**What is required**. Repeat the full listing, word for word.

──────── Data section ────────

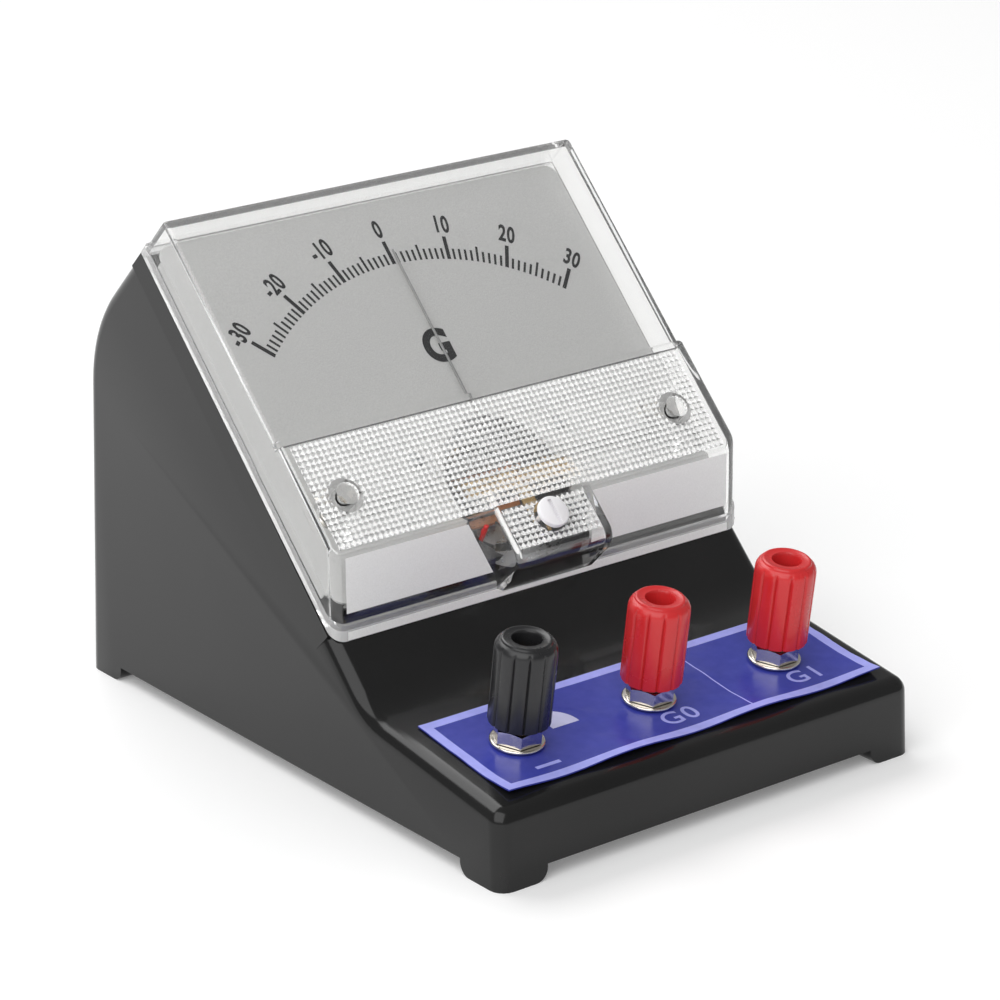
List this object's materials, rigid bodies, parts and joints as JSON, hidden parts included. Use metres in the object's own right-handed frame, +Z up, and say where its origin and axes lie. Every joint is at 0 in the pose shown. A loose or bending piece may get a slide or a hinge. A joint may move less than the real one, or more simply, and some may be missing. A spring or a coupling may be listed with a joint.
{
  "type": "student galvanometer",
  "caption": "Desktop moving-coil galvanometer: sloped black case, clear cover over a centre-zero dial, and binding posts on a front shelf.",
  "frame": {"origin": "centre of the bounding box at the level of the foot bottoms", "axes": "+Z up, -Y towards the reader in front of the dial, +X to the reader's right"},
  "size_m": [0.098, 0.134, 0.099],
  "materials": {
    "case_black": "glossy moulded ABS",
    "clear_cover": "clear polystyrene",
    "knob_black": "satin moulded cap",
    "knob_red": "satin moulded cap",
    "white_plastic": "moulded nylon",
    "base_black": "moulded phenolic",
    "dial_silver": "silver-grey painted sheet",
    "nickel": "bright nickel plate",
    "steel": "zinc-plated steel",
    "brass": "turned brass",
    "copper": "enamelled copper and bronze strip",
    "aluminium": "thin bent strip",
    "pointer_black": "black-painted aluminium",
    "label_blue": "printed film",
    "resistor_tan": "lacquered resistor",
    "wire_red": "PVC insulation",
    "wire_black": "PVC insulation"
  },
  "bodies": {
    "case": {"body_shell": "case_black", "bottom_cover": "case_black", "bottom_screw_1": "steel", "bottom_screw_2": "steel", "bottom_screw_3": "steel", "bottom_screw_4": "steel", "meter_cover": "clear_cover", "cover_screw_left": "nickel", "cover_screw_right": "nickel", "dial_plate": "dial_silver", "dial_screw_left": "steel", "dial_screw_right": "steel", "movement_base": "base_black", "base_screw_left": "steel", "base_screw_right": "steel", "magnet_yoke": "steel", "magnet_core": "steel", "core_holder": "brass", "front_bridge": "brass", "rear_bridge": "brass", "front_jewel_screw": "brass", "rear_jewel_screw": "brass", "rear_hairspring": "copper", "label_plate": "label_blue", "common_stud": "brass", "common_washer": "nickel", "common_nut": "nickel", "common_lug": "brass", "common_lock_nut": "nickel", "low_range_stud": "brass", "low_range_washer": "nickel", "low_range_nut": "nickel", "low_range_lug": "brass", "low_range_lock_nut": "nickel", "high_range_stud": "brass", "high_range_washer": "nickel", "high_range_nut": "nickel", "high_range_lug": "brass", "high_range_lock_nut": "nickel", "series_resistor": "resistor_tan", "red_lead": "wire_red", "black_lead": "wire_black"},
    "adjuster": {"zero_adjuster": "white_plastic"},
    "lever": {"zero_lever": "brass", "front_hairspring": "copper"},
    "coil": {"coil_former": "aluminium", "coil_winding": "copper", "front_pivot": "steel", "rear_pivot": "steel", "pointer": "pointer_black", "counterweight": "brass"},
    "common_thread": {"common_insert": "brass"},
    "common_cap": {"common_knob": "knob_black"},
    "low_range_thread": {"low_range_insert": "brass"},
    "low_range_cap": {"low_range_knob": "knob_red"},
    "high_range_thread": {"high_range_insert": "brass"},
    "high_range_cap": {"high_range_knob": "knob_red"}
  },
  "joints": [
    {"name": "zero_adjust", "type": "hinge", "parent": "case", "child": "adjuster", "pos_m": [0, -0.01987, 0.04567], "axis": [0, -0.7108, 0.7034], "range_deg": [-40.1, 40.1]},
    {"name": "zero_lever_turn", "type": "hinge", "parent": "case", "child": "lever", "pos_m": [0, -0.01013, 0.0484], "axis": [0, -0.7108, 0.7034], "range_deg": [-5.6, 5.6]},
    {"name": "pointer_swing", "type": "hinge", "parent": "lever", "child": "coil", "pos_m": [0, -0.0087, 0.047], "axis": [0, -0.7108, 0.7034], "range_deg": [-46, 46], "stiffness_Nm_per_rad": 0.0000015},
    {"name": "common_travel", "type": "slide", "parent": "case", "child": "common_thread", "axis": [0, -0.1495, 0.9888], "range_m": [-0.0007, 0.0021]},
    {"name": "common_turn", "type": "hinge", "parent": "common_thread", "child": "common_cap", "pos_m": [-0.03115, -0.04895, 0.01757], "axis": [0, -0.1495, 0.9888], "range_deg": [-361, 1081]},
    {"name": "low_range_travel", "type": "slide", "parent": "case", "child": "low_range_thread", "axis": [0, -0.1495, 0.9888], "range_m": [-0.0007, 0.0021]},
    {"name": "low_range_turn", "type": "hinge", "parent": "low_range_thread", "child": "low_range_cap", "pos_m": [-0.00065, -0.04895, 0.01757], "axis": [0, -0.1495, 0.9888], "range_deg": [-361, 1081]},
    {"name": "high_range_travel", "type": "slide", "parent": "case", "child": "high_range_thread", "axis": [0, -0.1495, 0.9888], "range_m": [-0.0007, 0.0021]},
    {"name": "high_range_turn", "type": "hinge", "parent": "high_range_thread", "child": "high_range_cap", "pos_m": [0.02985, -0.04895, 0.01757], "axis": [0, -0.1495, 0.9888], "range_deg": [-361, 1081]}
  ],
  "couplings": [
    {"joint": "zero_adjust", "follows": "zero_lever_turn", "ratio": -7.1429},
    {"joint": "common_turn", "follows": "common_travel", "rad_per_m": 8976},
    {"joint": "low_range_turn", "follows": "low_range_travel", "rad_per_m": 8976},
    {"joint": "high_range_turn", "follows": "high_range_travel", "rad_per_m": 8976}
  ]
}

────────

**Reply**.
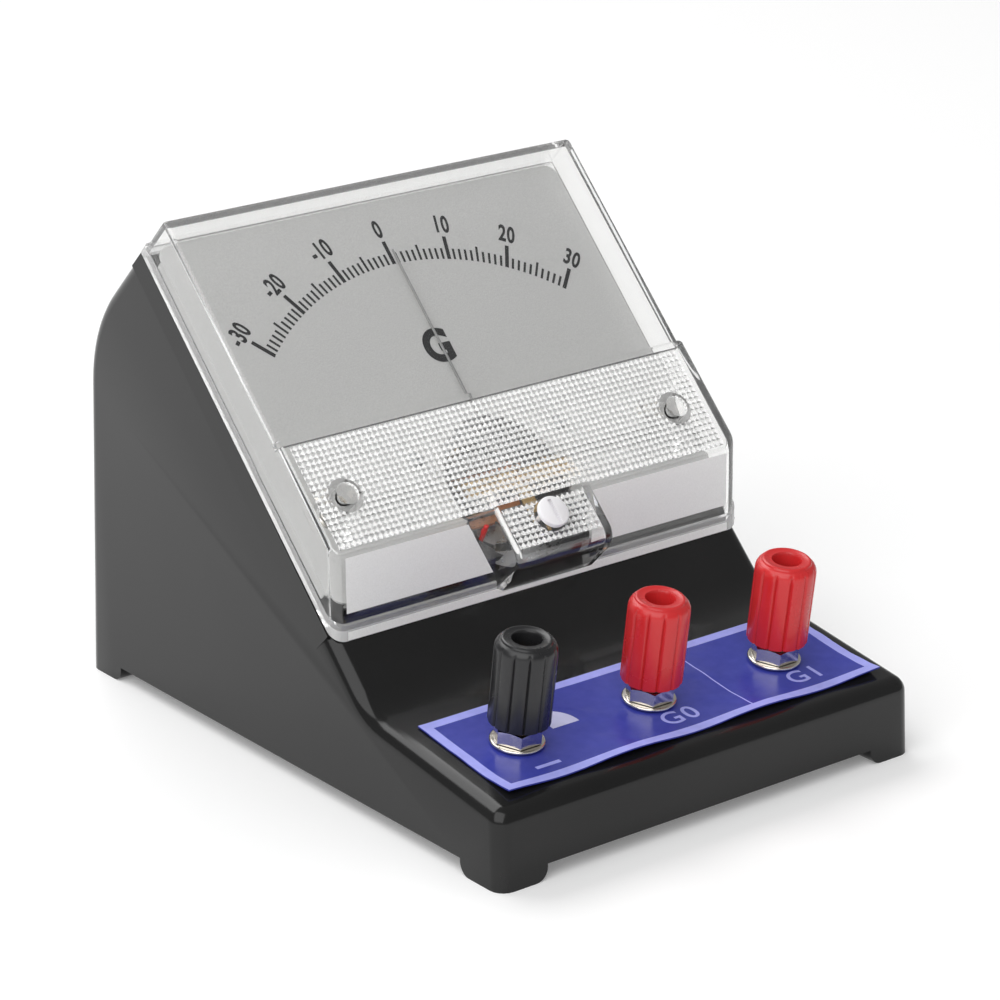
List this object's materials, rigid bodies, parts and joints as JSON, hidden parts included. Use metres in the object's own right-handed frame, +Z up, and say where its origin and axes lie. Every joint is at 0 in the pose shown. A loose or bending piece may get a slide or a hinge. A joint may move less than the real one, or more simply, and some may be missing. A spring or a coupling may be listed with a joint.
{
  "type": "student galvanometer",
  "caption": "Desktop moving-coil galvanometer: sloped black case, clear cover over a centre-zero dial, and binding posts on a front shelf.",
  "frame": {"origin": "centre of the bounding box at the level of the foot bottoms", "axes": "+Z up, -Y towards the reader in front of the dial, +X to the reader's right"},
  "size_m": [0.098, 0.134, 0.099],
  "materials": {
    "case_black": "glossy moulded ABS",
    "clear_cover": "clear polystyrene",
    "knob_black": "satin moulded cap",
    "knob_red": "satin moulded cap",
    "white_plastic": "moulded nylon",
    "base_black": "moulded phenolic",
    "dial_silver": "silver-grey painted sheet",
    "nickel": "bright nickel plate",
    "steel": "zinc-plated steel",
    "brass": "turned brass",
    "copper": "enamelled copper and bronze strip",
    "aluminium": "thin bent strip",
    "pointer_black": "black-painted aluminium",
    "label_blue": "printed film",
    "resistor_tan": "lacquered resistor",
    "wire_red": "PVC insulation",
    "wire_black": "PVC insulation"
  },
  "bodies": {
    "case": {"body_shell": "case_black", "bottom_cover": "case_black", "bottom_screw_1": "steel", "bottom_screw_2": "steel", "bottom_screw_3": "steel", "bottom_screw_4": "steel", "meter_cover": "clear_cover", "cover_screw_left": "nickel", "cover_screw_right": "nickel", "dial_plate": "dial_silver", "dial_screw_left": "steel", "dial_screw_right": "steel", "movement_base": "base_black", "base_screw_left": "steel", "base_screw_right": "steel", "magnet_yoke": "steel", "magnet_core": "steel", "core_holder": "brass", "front_bridge": "brass", "rear_bridge": "brass", "front_jewel_screw": "brass", "rear_jewel_screw": "brass", "rear_hairspring": "copper", "label_plate": "label_blue", "common_stud": "brass", "common_washer": "nickel", "common_nut": "nickel", "common_lug": "brass", "common_lock_nut": "nickel", "low_range_stud": "brass", "low_range_washer": "nickel", "low_range_nut": "nickel", "low_range_lug": "brass", "low_range_lock_nut": "nickel", "high_range_stud": "brass", "high_range_washer": "nickel", "high_range_nut": "nickel", "high_range_lug": "brass", "high_range_lock_nut": "nickel", "series_resistor": "resistor_tan", "red_lead": "wire_red", "black_lead": "wire_black"},
    "adjuster": {"zero_adjuster": "white_plastic"},
    "lever": {"zero_lever": "brass", "front_hairspring": "copper"},
    "coil": {"coil_former": "aluminium", "coil_winding": "copper", "front_pivot": "steel", "rear_pivot": "steel", "pointer": "pointer_black", "counterweight": "brass"},
    "common_thread": {"common_insert": "brass"},
    "common_cap": {"common_knob": "knob_black"},
    "low_range_thread": {"low_range_insert": "brass"},
    "low_range_cap": {"low_range_knob": "knob_red"},
    "high_range_thread": {"high_range_insert": "brass"},
    "high_range_cap": {"high_range_knob": "knob_red"}
  },
  "joints": [
    {"name": "zero_adjust", "type": "hinge", "parent": "case", "child": "adjuster", "pos_m": [0, -0.01987, 0.04567], "axis": [0, -0.7108, 0.7034], "range_deg": [-40.1, 40.1]},
    {"name": "zero_lever_turn", "type": "hinge", "parent": "case", "child": "lever", "pos_m": [0, -0.01013, 0.0484], "axis": [0, -0.7108, 0.7034], "range_deg": [-5.6, 5.6]},
    {"name": "pointer_swing", "type": "hinge", "parent": "lever", "child": "coil", "pos_m": [0, -0.0087, 0.047], "axis": [0, -0.7108, 0.7034], "range_deg": [-46, 46], "stiffness_Nm_per_rad": 0.0000015},
    {"name": "common_travel", "type": "slide", "parent": "case", "child": "common_thread", "axis": [0, -0.1495, 0.9888], "range_m": [-0.0007, 0.0021]},
    {"name": "common_turn", "type": "hinge", "parent": "common_thread", "child": "common_cap", "pos_m": [-0.03115, -0.04895, 0.01757], "axis": [0, -0.1495, 0.9888], "range_deg": [-361, 1081]},
    {"name": "low_range_travel", "type": "slide", "parent": "case", "child": "low_range_thread", "axis": [0, -0.1495, 0.9888], "range_m": [-0.0007, 0.0021]},
    {"name": "low_range_turn", "type": "hinge", "parent": "low_range_thread", "child": "low_range_cap", "pos_m": [-0.00065, -0.04895, 0.01757], "axis": [0, -0.1495, 0.9888], "range_deg": [-361, 1081]},
    {"name": "high_range_travel", "type": "slide", "parent": "case", "child": "high_range_thread", "axis": [0, -0.1495, 0.9888], "range_m": [-0.0007, 0.0021]},
    {"name": "high_range_turn", "type": "hinge", "parent": "high_range_thread", "child": "high_range_cap", "pos_m": [0.02985, -0.04895, 0.01757], "axis": [0, -0.1495, 0.9888], "range_deg": [-361, 1081]}
  ],
  "couplings": [
    {"joint": "zero_adjust", "follows": "zero_lever_turn", "ratio": -7.1429},
    {"joint": "common_turn", "follows": "common_travel", "rad_per_m": 8976},
    {"joint": "low_range_turn", "follows": "low_range_travel", "rad_per_m": 8976},
    {"joint": "high_range_turn", "follows": "high_range_travel", "rad_per_m": 8976}
  ]
}